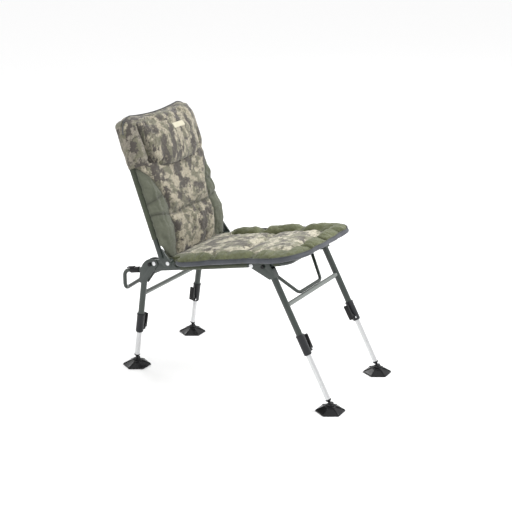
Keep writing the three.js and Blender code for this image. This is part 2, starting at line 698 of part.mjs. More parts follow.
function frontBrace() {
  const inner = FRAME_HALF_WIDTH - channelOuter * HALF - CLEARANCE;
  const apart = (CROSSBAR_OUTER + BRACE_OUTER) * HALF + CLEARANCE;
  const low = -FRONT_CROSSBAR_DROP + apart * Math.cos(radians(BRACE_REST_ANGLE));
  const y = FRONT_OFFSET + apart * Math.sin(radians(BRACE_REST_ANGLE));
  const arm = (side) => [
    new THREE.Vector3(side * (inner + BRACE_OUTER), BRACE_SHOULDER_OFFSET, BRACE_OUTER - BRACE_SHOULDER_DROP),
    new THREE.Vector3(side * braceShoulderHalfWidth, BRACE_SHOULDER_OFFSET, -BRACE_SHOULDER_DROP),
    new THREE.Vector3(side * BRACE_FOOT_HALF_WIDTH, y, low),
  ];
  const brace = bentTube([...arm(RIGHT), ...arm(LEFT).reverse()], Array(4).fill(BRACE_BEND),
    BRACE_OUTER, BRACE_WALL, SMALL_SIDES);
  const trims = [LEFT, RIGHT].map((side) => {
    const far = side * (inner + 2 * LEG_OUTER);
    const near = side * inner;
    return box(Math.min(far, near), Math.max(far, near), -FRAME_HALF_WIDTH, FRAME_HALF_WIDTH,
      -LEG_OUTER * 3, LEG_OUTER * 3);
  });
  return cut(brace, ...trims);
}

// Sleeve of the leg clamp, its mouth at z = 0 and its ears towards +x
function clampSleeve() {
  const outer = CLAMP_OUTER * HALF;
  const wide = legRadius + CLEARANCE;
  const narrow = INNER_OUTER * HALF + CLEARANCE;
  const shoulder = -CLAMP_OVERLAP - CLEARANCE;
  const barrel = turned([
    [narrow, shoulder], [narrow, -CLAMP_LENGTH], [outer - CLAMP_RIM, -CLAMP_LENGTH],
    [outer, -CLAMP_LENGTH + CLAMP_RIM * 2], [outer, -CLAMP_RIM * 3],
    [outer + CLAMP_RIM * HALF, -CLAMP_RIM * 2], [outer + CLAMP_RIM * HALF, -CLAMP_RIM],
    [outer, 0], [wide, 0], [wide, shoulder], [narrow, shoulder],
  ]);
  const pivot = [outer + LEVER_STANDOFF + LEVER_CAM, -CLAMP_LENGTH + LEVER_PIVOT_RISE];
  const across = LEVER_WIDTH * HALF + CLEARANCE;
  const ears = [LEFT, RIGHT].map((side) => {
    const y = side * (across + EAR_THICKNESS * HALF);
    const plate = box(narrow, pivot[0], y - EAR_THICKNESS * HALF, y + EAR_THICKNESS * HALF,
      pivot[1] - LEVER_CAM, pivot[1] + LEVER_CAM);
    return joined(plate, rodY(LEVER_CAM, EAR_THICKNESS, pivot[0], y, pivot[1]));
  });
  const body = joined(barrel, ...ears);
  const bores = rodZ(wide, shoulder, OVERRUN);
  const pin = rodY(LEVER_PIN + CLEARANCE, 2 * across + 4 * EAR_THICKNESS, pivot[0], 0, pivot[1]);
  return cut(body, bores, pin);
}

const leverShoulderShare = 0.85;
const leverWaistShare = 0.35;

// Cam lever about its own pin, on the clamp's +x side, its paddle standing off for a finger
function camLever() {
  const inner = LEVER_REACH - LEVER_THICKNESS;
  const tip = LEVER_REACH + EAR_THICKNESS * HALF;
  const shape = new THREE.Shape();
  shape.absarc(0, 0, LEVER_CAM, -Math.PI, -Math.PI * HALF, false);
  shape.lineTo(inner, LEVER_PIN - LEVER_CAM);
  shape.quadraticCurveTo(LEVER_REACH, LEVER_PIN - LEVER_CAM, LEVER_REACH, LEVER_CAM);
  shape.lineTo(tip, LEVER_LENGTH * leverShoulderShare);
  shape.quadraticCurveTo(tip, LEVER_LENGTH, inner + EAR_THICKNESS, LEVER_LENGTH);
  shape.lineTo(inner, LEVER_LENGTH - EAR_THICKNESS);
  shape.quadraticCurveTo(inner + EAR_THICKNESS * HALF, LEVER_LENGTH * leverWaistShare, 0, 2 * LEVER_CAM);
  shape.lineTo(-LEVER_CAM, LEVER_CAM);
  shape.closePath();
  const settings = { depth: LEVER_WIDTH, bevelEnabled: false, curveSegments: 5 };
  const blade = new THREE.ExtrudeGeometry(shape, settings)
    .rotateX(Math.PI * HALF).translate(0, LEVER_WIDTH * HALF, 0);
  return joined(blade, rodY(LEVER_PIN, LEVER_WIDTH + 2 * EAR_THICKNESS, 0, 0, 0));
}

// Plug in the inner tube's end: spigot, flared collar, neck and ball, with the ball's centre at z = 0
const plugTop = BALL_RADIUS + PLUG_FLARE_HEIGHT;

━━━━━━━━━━

■ **TASK OBJECTIVE**
Write out the whole listing again, exactly as it stands.

■ **OUTPUT**
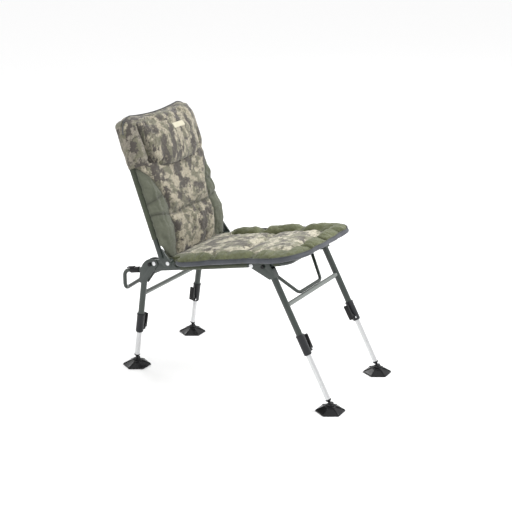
Keep writing the three.js and Blender code for this image. This is part 2, starting at line 698 of part.mjs. More parts follow.
function frontBrace() {
  const inner = FRAME_HALF_WIDTH - channelOuter * HALF - CLEARANCE;
  const apart = (CROSSBAR_OUTER + BRACE_OUTER) * HALF + CLEARANCE;
  const low = -FRONT_CROSSBAR_DROP + apart * Math.cos(radians(BRACE_REST_ANGLE));
  const y = FRONT_OFFSET + apart * Math.sin(radians(BRACE_REST_ANGLE));
  const arm = (side) => [
    new THREE.Vector3(side * (inner + BRACE_OUTER), BRACE_SHOULDER_OFFSET, BRACE_OUTER - BRACE_SHOULDER_DROP),
    new THREE.Vector3(side * braceShoulderHalfWidth, BRACE_SHOULDER_OFFSET, -BRACE_SHOULDER_DROP),
    new THREE.Vector3(side * BRACE_FOOT_HALF_WIDTH, y, low),
  ];
  const brace = bentTube([...arm(RIGHT), ...arm(LEFT).reverse()], Array(4).fill(BRACE_BEND),
    BRACE_OUTER, BRACE_WALL, SMALL_SIDES);
  const trims = [LEFT, RIGHT].map((side) => {
    const far = side * (inner + 2 * LEG_OUTER);
    const near = side * inner;
    return box(Math.min(far, near), Math.max(far, near), -FRAME_HALF_WIDTH, FRAME_HALF_WIDTH,
      -LEG_OUTER * 3, LEG_OUTER * 3);
  });
  return cut(brace, ...trims);
}

// Sleeve of the leg clamp, its mouth at z = 0 and its ears towards +x
function clampSleeve() {
  const outer = CLAMP_OUTER * HALF;
  const wide = legRadius + CLEARANCE;
  const narrow = INNER_OUTER * HALF + CLEARANCE;
  const shoulder = -CLAMP_OVERLAP - CLEARANCE;
  const barrel = turned([
    [narrow, shoulder], [narrow, -CLAMP_LENGTH], [outer - CLAMP_RIM, -CLAMP_LENGTH],
    [outer, -CLAMP_LENGTH + CLAMP_RIM * 2], [outer, -CLAMP_RIM * 3],
    [outer + CLAMP_RIM * HALF, -CLAMP_RIM * 2], [outer + CLAMP_RIM * HALF, -CLAMP_RIM],
    [outer, 0], [wide, 0], [wide, shoulder], [narrow, shoulder],
  ]);
  const pivot = [outer + LEVER_STANDOFF + LEVER_CAM, -CLAMP_LENGTH + LEVER_PIVOT_RISE];
  const across = LEVER_WIDTH * HALF + CLEARANCE;
  const ears = [LEFT, RIGHT].map((side) => {
    const y = side * (across + EAR_THICKNESS * HALF);
    const plate = box(narrow, pivot[0], y - EAR_THICKNESS * HALF, y + EAR_THICKNESS * HALF,
      pivot[1] - LEVER_CAM, pivot[1] + LEVER_CAM);
    return joined(plate, rodY(LEVER_CAM, EAR_THICKNESS, pivot[0], y, pivot[1]));
  });
  const body = joined(barrel, ...ears);
  const bores = rodZ(wide, shoulder, OVERRUN);
  const pin = rodY(LEVER_PIN + CLEARANCE, 2 * across + 4 * EAR_THICKNESS, pivot[0], 0, pivot[1]);
  return cut(body, bores, pin);
}

const leverShoulderShare = 0.85;
const leverWaistShare = 0.35;

// Cam lever about its own pin, on the clamp's +x side, its paddle standing off for a finger
function camLever() {
  const inner = LEVER_REACH - LEVER_THICKNESS;
  const tip = LEVER_REACH + EAR_THICKNESS * HALF;
  const shape = new THREE.Shape();
  shape.absarc(0, 0, LEVER_CAM, -Math.PI, -Math.PI * HALF, false);
  shape.lineTo(inner, LEVER_PIN - LEVER_CAM);
  shape.quadraticCurveTo(LEVER_REACH, LEVER_PIN - LEVER_CAM, LEVER_REACH, LEVER_CAM);
  shape.lineTo(tip, LEVER_LENGTH * leverShoulderShare);
  shape.quadraticCurveTo(tip, LEVER_LENGTH, inner + EAR_THICKNESS, LEVER_LENGTH);
  shape.lineTo(inner, LEVER_LENGTH - EAR_THICKNESS);
  shape.quadraticCurveTo(inner + EAR_THICKNESS * HALF, LEVER_LENGTH * leverWaistShare, 0, 2 * LEVER_CAM);
  shape.lineTo(-LEVER_CAM, LEVER_CAM);
  shape.closePath();
  const settings = { depth: LEVER_WIDTH, bevelEnabled: false, curveSegments: 5 };
  const blade = new THREE.ExtrudeGeometry(shape, settings)
    .rotateX(Math.PI * HALF).translate(0, LEVER_WIDTH * HALF, 0);
  return joined(blade, rodY(LEVER_PIN, LEVER_WIDTH + 2 * EAR_THICKNESS, 0, 0, 0));
}

// Plug in the inner tube's end: spigot, flared collar, neck and ball, with the ball's centre at z = 0
const plugTop = BALL_RADIUS + PLUG_FLARE_HEIGHT;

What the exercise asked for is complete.